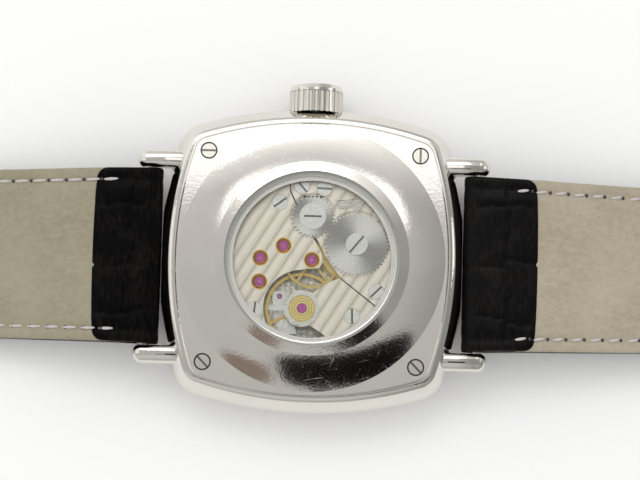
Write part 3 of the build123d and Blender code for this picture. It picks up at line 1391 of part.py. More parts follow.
def keeper(run, side_room, top_room):
    """Leather band round the short strap, open below the strap for the tail."""
    inner_half = half_width_at(run) + side_room
    top = strap_rest_height + strap_end_thickness + top_room
    with BuildPart() as band:
        with Locations((lug_reach + run, 0, 0)):
            Box(keeper_width, 2 * (inner_half + keeper_wall), top + keeper_wall,
                align=(Align.MIN, Align.CENTER, Align.MIN))
            fillet(band.edges().filter_by(Axis.X), keeper_round)
        with Locations((lug_reach + run, 0, keeper_wall)):
            Box(keeper_width, 2 * inner_half, top - keeper_wall, align=(Align.MIN, Align.CENTER, Align.MIN),
                mode=Mode.SUBTRACT)
    return band.part


save(keeper(fixed_keeper_place, 0, 0), "fixed_keeper")
save(keeper(loose_keeper_place - loose_keeper_travel, keeper_room, keeper_room), "loose_keeper")

# Pin buckle, tilted from its bar down to the surface that the watch lies on
tilt = math.radians(buckle_tilt)
buckle_plane = Plane((buckle_x, 0, buckle_z), x_dir=(math.cos(tilt), 0, -math.sin(tilt)),
                     z_dir=(math.sin(tilt), 0, math.cos(tilt)))
buckle_half = buckle_window_half_width + buckle_arm_width
buckle_back = tongue_eye_radius + buckle_bar_radius
with BuildPart() as buckle_frame:
    with BuildSketch(buckle_plane.offset(-buckle_thickness / 2)):
        with Locations((-buckle_back, 0)):
            Rectangle(buckle_back + buckle_window_length + buckle_cross_width, 2 * buckle_half,
                      align=(Align.MIN, Align.CENTER))
    extrude(amount=buckle_thickness)
    fillet(buckle_frame.edges().filter_by(Axis.Y), buckle_round)
    with BuildSketch(buckle_plane.offset(-buckle_thickness)):
        with Locations((-buckle_back - overrun, 0)):
            Rectangle(buckle_back + overrun + buckle_window_length, 2 * buckle_window_half_width,
                      align=(Align.MIN, Align.CENTER))
    extrude(amount=2 * buckle_thickness, mode=Mode.SUBTRACT)
    with BuildSketch(buckle_plane.offset(-buckle_thickness)):
        with Locations((buckle_window_length, 0)):
            Rectangle(buckle_cross_width + overrun, 2 * slot_half, align=(Align.MIN, Align.CENTER))
    extrude(amount=buckle_thickness / 2 + tongue_thickness, mode=Mode.SUBTRACT)
    rod(buckle_x, buckle_z, -buckle_half + buckle_arm_width / 2, buckle_half - buckle_arm_width / 2,
        buckle_bar_radius)
save(buckle_frame.part, "buckle_frame")

with BuildPart() as buckle_tongue:
    rod(buckle_x, buckle_z, -tongue_width / 2, tongue_width / 2, tongue_eye_radius)
    with BuildSketch(buckle_plane.offset(-buckle_thickness / 2)):
        Rectangle(buckle_window_length + buckle_cross_width, tongue_width, align=(Align.MIN, Align.CENTER))
    extrude(amount=tongue_thickness)
    rod(buckle_x, buckle_z, -tongue_width, tongue_width, buckle_bar_radius + bar_room, Mode.SUBTRACT)
save(buckle_tongue.part, "buckle_tongue")
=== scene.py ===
import logging
import math
from dataclasses import dataclass, field
from enum import Enum

import bmesh
import bpy
import numpy as np
from mathutils import Matrix, Vector


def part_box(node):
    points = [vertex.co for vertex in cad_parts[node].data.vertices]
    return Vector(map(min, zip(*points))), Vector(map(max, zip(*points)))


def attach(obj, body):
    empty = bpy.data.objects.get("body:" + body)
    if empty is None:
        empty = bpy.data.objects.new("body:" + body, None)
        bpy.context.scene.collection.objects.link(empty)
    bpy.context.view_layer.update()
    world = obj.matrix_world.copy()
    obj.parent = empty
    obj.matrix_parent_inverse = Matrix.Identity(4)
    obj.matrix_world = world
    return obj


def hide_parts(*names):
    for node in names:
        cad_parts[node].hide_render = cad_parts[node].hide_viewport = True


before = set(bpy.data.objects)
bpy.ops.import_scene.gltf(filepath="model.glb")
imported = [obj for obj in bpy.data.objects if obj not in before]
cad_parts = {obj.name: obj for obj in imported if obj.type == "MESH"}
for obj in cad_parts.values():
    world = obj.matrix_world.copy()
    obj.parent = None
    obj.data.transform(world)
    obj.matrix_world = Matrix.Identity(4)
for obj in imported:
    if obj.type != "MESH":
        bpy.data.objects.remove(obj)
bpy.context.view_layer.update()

MM = 0.001
LOG = logging.getLogger("watch")

Colour = tuple[float, float, float]
Socket = bpy.types.NodeSocket


class Side(Enum):
    """Which way a strap half runs from the case."""

    TWELVE = 1
    SIX = -1


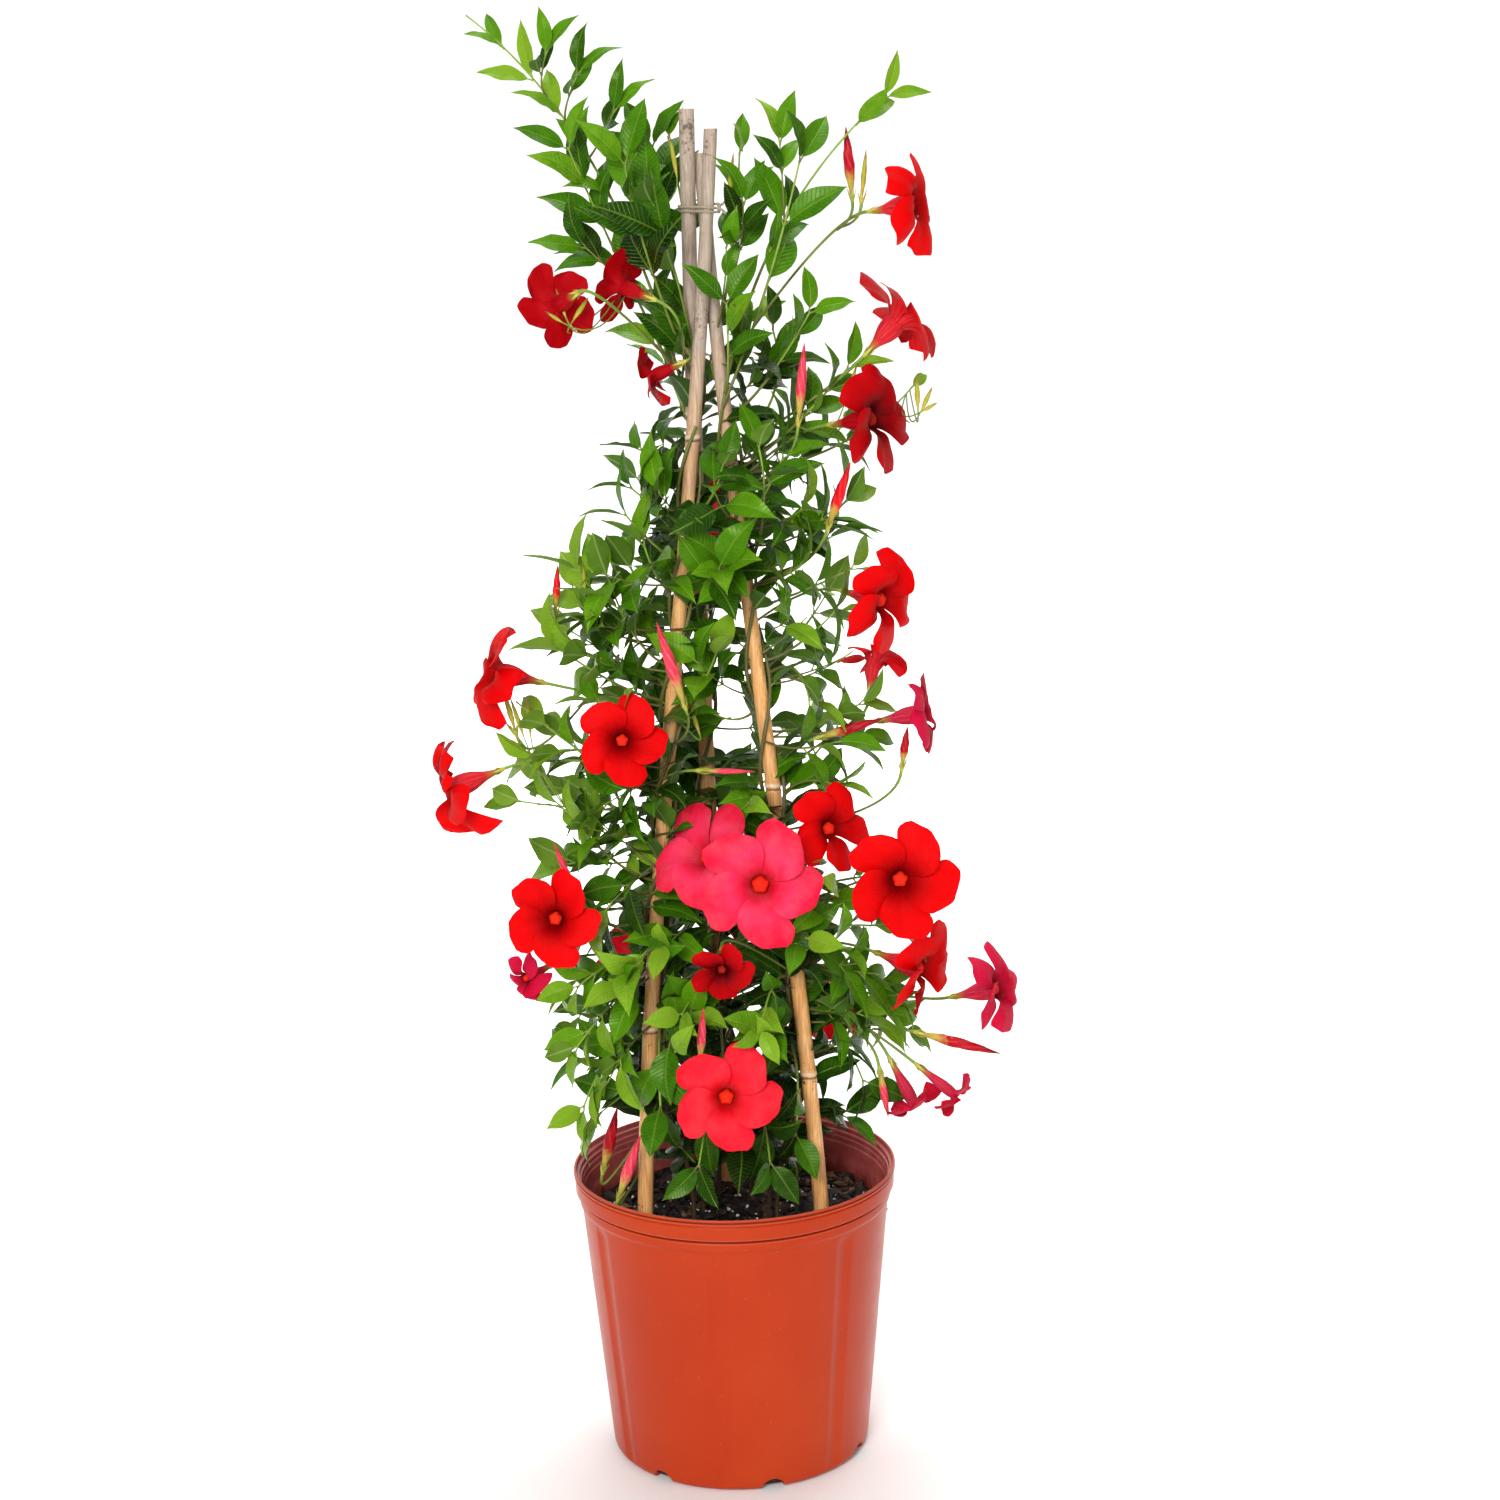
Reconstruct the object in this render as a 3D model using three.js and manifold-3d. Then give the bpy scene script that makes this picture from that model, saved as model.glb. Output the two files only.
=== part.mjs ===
// A red mandevilla grown up a tripod of bamboo canes, in the moulded nursery pot that it was raised in.
// Millimetres, +Z up, origin at the centre of the pot's flat base. +Y is the back of the plant.
import * as THREE from "three";
import { mergeVertices } from "three/addons/utils/BufferGeometryUtils.js";
import Module from "manifold-3d";

const wasm = await Module();
wasm.setup();

// ---------------------------------------------------------------------------------------------
// Driving dimensions
// ---------------------------------------------------------------------------------------------
const CLEARANCE = 0.3; // between a piece and its seat
const POT_HEIGHT = 257.4;
const RIM_RADIUS = 140;
const BASE_RADIUS = 113;
const WALL = 2.1;
const FLOOR = 3;
const FLUTES = 7; // upright grooves moulded into the wall
const FLUTE_DEPTH = 1.5;
const FIRST_FLUTE = -98; // degrees, from +X
const NOTCH_RADIUS = 10.8; // half-round drain holes in the base edge
const NOTCH_AFTER_FLUTE = 21.5; // degrees
const SOIL_TOP = 209;
const CANE_FOOT = 14; // canes are pushed down almost to the pot's floor
const TIE_TOP = 1077.5;
const TIE_TURNS = 2;
const TIE_PITCH = 3.3;
const TWINE_RADIUS = 1.1;
const STEM_RADIUS = 1.9; // corner radius of a three-sided main stem
const SHOOT_RADIUS = 1.35;
const STALK_RADIUS = 1.1;
const LONG_REACH = 150; // a shoot that reaches farther is drawn in more steps
const TWIST_PITCH = 180; // height of one turn of a stem round its cane
const TWIST_GAP = 3.2; // cane's surface to the stem's axis
const STEM_DEPTH = 40; // how far a stem stands in the mix
const BLADE = 0.8; // thickness of leaves and petals
const CALYX_LENGTH = 6.5;
const CALYX_RADIUS = 2.6;
const TUBE_BASE = 1.9; // radius of a flower's tube where it leaves the calyx
const STALK_BEND = 34; // how far before its calyx a long stalk straightens

// Leaves. Angles are in radians and lengths are shares of the leaf's own length.
const LEAF = {
  width: 0.44,
  tipSize: 0.86, // the pair at a shoot's tip, against the pairs below it
  plainUnder: 49, // mm: a leaf shorter than this is a plain lozenge
  firstPair: 0.3, // share of a shoot that is bare
  lastPair: 0.985,
  spread: 0.62, // between a young leaf and its stem
  spreadWithAge: 0.45,
  droop: 0.35,
  turnOfPair: 1.25, // each pair stands nearly across the pair below it
  towardsLight: 0.58,
  towardsFront: 0.2, // added to it at the top, where the light comes from the front
  frontFrom: 850, // height where leaves begin to turn that way
  frontOver: 130,
  feelers: 0.4, // mm kept clear round a leaf
};

const COLOURS = {
  pot: "#c8502d",
  soil: "#2a1d17",
  cane: "#c7a56c",
  twine: "#a79a80",
  leaves: "#3a7a22",
  red: "#dc0a18",
  rose: "#e8304f",
  crimson: "#a80c1c",
  green: "#b9b83c",
};

const NODE_RISE = 1; // a cane's node stands this far proud of it
const NODE_HALF = 4; // half the height of that ring

// Each cane: points on its bent axis [x, y, z], and its radius at the foot and at the top.
const CANES = {
  left: { axis: [[-78, -60, CANE_FOOT], [-65, -47, 430], [-23, -23, 843], [3, -7, 1137]], radius: [7, 5.4] },
  right: { axis: [[80, -60, CANE_FOOT], [65, -51, 350], [21, -22, 784], [-6, 11, 1118]], radius: [7, 5.4] },
  back: { axis: [[2, 94, CANE_FOOT], [-14, 52, 580], [-17, 22, 900], [-16, -2, 1153]], radius: [7, 6.2] },
};
const CANE_NODES = { left: [395, 640, 890], right: [352, 600, 862], back: [420, 668, 905] };

// Each vine: the cane it climbs, the hole it stands in, the height where it reaches the cane,
// its top, and its angle on the cane at z = 0 in degrees.
const VINES = [
  { name: "vine_left_1", cane: "left", hole: [-36, -24], joins: 440, top: 905, angle: 280 },
  { name: "vine_left_2", cane: "left", hole: [-28, 8], joins: 560, top: 880, angle: 100 },
  { name: "vine_right_1", cane: "right", hole: [36, -26], joins: 420, top: 950, angle: 50 },
  { name: "vine_right_2", cane: "right", hole: [30, 6], joins: 520, top: 935, angle: 230 },
  { name: "vine_back_1", cane: "back", hole: [-14, 36], joins: 380, top: 955, angle: 300 },
  { name: "vine_back_2", cane: "back", hole: [14, 38], joins: 500, top: 940, angle: 120 },
];

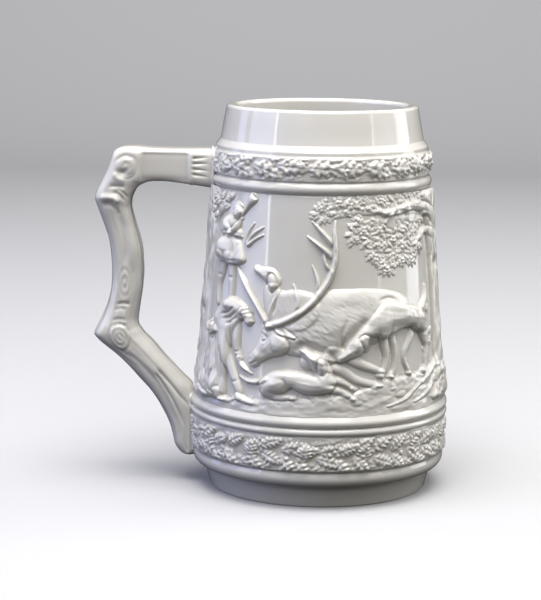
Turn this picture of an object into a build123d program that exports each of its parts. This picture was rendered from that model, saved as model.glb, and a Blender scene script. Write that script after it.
# # #
● EXERCISE
Retype, exactly and in full, the lines above from the one containing "buckle_bar_radius + bar_room, Mode.SUBTRACT)" through the one containing "in imported if".

● CORRECT RESULT
    rod(buckle_x, buckle_z, -tongue_width, tongue_width, buckle_bar_radius + bar_room, Mode.SUBTRACT)
save(buckle_tongue.part, "buckle_tongue")
=== scene.py ===
import logging
import math
from dataclasses import dataclass, field
from enum import Enum

import bmesh
import bpy
import numpy as np
from mathutils import Matrix, Vector


def part_box(node):
    points = [vertex.co for vertex in cad_parts[node].data.vertices]
    return Vector(map(min, zip(*points))), Vector(map(max, zip(*points)))


def attach(obj, body):
    empty = bpy.data.objects.get("body:" + body)
    if empty is None:
        empty = bpy.data.objects.new("body:" + body, None)
        bpy.context.scene.collection.objects.link(empty)
    bpy.context.view_layer.update()
    world = obj.matrix_world.copy()
    obj.parent = empty
    obj.matrix_parent_inverse = Matrix.Identity(4)
    obj.matrix_world = world
    return obj


def hide_parts(*names):
    for node in names:
        cad_parts[node].hide_render = cad_parts[node].hide_viewport = True


before = set(bpy.data.objects)
bpy.ops.import_scene.gltf(filepath="model.glb")
imported = [obj for obj in bpy.data.objects if obj not in before]
cad_parts = {obj.name: obj for obj in imported if obj.type == "MESH"}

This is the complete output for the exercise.